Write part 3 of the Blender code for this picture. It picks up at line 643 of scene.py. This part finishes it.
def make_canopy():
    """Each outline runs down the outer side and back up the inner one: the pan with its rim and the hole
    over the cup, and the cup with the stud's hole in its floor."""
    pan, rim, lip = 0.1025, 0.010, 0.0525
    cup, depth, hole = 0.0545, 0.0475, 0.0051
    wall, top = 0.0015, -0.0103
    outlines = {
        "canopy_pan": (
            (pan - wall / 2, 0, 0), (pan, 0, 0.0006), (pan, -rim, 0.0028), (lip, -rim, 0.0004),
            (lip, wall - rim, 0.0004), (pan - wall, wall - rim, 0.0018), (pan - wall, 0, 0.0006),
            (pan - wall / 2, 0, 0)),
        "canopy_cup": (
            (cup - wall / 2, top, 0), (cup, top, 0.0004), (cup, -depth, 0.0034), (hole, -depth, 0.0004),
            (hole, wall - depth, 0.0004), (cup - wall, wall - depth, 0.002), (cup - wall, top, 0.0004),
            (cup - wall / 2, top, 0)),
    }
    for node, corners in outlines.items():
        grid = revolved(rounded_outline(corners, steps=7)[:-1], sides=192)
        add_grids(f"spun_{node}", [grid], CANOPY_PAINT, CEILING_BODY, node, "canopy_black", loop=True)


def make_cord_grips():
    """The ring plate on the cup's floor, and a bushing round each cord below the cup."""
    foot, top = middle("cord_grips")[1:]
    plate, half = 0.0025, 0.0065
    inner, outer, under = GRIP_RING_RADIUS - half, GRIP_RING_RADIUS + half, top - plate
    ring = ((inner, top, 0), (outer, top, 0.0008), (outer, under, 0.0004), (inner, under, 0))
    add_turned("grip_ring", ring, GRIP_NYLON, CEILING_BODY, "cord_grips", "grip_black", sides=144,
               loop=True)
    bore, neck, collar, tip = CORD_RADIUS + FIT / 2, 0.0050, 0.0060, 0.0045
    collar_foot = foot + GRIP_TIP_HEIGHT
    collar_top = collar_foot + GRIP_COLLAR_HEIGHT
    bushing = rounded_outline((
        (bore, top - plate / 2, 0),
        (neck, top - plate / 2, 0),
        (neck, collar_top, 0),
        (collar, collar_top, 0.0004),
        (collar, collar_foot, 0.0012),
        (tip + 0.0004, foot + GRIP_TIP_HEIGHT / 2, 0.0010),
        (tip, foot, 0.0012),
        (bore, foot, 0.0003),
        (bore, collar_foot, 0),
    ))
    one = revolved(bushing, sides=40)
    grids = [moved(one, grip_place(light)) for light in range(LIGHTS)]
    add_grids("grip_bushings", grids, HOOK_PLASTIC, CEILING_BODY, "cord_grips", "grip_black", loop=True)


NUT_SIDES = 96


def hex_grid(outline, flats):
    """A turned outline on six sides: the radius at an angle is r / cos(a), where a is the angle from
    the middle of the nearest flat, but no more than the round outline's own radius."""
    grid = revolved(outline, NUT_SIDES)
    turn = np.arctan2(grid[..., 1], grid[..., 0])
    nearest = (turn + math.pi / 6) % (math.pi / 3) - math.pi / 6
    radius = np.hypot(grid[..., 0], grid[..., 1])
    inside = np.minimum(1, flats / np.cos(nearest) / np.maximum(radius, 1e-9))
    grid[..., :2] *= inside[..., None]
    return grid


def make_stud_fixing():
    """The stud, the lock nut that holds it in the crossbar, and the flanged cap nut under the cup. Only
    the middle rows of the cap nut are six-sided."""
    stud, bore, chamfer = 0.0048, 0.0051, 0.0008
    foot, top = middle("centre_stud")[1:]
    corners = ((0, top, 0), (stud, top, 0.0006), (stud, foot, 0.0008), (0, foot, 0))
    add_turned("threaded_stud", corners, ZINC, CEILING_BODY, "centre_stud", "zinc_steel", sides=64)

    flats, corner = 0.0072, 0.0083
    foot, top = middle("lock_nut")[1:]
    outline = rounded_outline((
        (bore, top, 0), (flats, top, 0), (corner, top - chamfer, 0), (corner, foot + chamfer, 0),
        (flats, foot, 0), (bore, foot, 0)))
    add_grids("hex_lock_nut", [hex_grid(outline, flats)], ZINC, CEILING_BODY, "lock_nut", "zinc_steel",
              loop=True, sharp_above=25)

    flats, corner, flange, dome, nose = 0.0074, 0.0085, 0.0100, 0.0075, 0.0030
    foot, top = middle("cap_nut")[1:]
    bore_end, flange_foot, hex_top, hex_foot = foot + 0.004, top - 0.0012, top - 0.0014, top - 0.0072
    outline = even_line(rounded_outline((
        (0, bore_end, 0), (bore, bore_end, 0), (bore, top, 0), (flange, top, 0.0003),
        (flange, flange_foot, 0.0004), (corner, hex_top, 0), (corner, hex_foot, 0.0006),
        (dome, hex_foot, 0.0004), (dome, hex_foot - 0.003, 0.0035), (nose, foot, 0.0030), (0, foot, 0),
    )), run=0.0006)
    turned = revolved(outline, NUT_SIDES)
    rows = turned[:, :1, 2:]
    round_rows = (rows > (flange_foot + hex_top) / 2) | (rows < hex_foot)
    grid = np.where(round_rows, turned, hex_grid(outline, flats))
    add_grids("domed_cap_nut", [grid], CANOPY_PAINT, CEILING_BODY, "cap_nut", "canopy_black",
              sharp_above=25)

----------

*Problem description:*
Write the material out again word for word.

*Exercise result:*
Write part 3 of the Blender code for this picture. It picks up at line 643 of scene.py. This part finishes it.
def make_canopy():
    """Each outline runs down the outer side and back up the inner one: the pan with its rim and the hole
    over the cup, and the cup with the stud's hole in its floor."""
    pan, rim, lip = 0.1025, 0.010, 0.0525
    cup, depth, hole = 0.0545, 0.0475, 0.0051
    wall, top = 0.0015, -0.0103
    outlines = {
        "canopy_pan": (
            (pan - wall / 2, 0, 0), (pan, 0, 0.0006), (pan, -rim, 0.0028), (lip, -rim, 0.0004),
            (lip, wall - rim, 0.0004), (pan - wall, wall - rim, 0.0018), (pan - wall, 0, 0.0006),
            (pan - wall / 2, 0, 0)),
        "canopy_cup": (
            (cup - wall / 2, top, 0), (cup, top, 0.0004), (cup, -depth, 0.0034), (hole, -depth, 0.0004),
            (hole, wall - depth, 0.0004), (cup - wall, wall - depth, 0.002), (cup - wall, top, 0.0004),
            (cup - wall / 2, top, 0)),
    }
    for node, corners in outlines.items():
        grid = revolved(rounded_outline(corners, steps=7)[:-1], sides=192)
        add_grids(f"spun_{node}", [grid], CANOPY_PAINT, CEILING_BODY, node, "canopy_black", loop=True)


def make_cord_grips():
    """The ring plate on the cup's floor, and a bushing round each cord below the cup."""
    foot, top = middle("cord_grips")[1:]
    plate, half = 0.0025, 0.0065
    inner, outer, under = GRIP_RING_RADIUS - half, GRIP_RING_RADIUS + half, top - plate
    ring = ((inner, top, 0), (outer, top, 0.0008), (outer, under, 0.0004), (inner, under, 0))
    add_turned("grip_ring", ring, GRIP_NYLON, CEILING_BODY, "cord_grips", "grip_black", sides=144,
               loop=True)
    bore, neck, collar, tip = CORD_RADIUS + FIT / 2, 0.0050, 0.0060, 0.0045
    collar_foot = foot + GRIP_TIP_HEIGHT
    collar_top = collar_foot + GRIP_COLLAR_HEIGHT
    bushing = rounded_outline((
        (bore, top - plate / 2, 0),
        (neck, top - plate / 2, 0),
        (neck, collar_top, 0),
        (collar, collar_top, 0.0004),
        (collar, collar_foot, 0.0012),
        (tip + 0.0004, foot + GRIP_TIP_HEIGHT / 2, 0.0010),
        (tip, foot, 0.0012),
        (bore, foot, 0.0003),
        (bore, collar_foot, 0),
    ))
    one = revolved(bushing, sides=40)
    grids = [moved(one, grip_place(light)) for light in range(LIGHTS)]
    add_grids("grip_bushings", grids, HOOK_PLASTIC, CEILING_BODY, "cord_grips", "grip_black", loop=True)


NUT_SIDES = 96


def hex_grid(outline, flats):
    """A turned outline on six sides: the radius at an angle is r / cos(a), where a is the angle from
    the middle of the nearest flat, but no more than the round outline's own radius."""
    grid = revolved(outline, NUT_SIDES)
    turn = np.arctan2(grid[..., 1], grid[..., 0])
    nearest = (turn + math.pi / 6) % (math.pi / 3) - math.pi / 6
    radius = np.hypot(grid[..., 0], grid[..., 1])
    inside = np.minimum(1, flats / np.cos(nearest) / np.maximum(radius, 1e-9))
    grid[..., :2] *= inside[..., None]
    return grid


def make_stud_fixing():
    """The stud, the lock nut that holds it in the crossbar, and the flanged cap nut under the cup. Only
    the middle rows of the cap nut are six-sided."""
    stud, bore, chamfer = 0.0048, 0.0051, 0.0008
    foot, top = middle("centre_stud")[1:]
    corners = ((0, top, 0), (stud, top, 0.0006), (stud, foot, 0.0008), (0, foot, 0))
    add_turned("threaded_stud", corners, ZINC, CEILING_BODY, "centre_stud", "zinc_steel", sides=64)

    flats, corner = 0.0072, 0.0083
    foot, top = middle("lock_nut")[1:]
    outline = rounded_outline((
        (bore, top, 0), (flats, top, 0), (corner, top - chamfer, 0), (corner, foot + chamfer, 0),
        (flats, foot, 0), (bore, foot, 0)))
    add_grids("hex_lock_nut", [hex_grid(outline, flats)], ZINC, CEILING_BODY, "lock_nut", "zinc_steel",
              loop=True, sharp_above=25)

    flats, corner, flange, dome, nose = 0.0074, 0.0085, 0.0100, 0.0075, 0.0030
    foot, top = middle("cap_nut")[1:]
    bore_end, flange_foot, hex_top, hex_foot = foot + 0.004, top - 0.0012, top - 0.0014, top - 0.0072
    outline = even_line(rounded_outline((
        (0, bore_end, 0), (bore, bore_end, 0), (bore, top, 0), (flange, top, 0.0003),
        (flange, flange_foot, 0.0004), (corner, hex_top, 0), (corner, hex_foot, 0.0006),
        (dome, hex_foot, 0.0004), (dome, hex_foot - 0.003, 0.0035), (nose, foot, 0.0030), (0, foot, 0),
    )), run=0.0006)
    turned = revolved(outline, NUT_SIDES)
    rows = turned[:, :1, 2:]
    round_rows = (rows > (flange_foot + hex_top) / 2) | (rows < hex_foot)
    grid = np.where(round_rows, turned, hex_grid(outline, flats))
    add_grids("domed_cap_nut", [grid], CANOPY_PAINT, CEILING_BODY, "cap_nut", "canopy_black",
              sharp_above=25)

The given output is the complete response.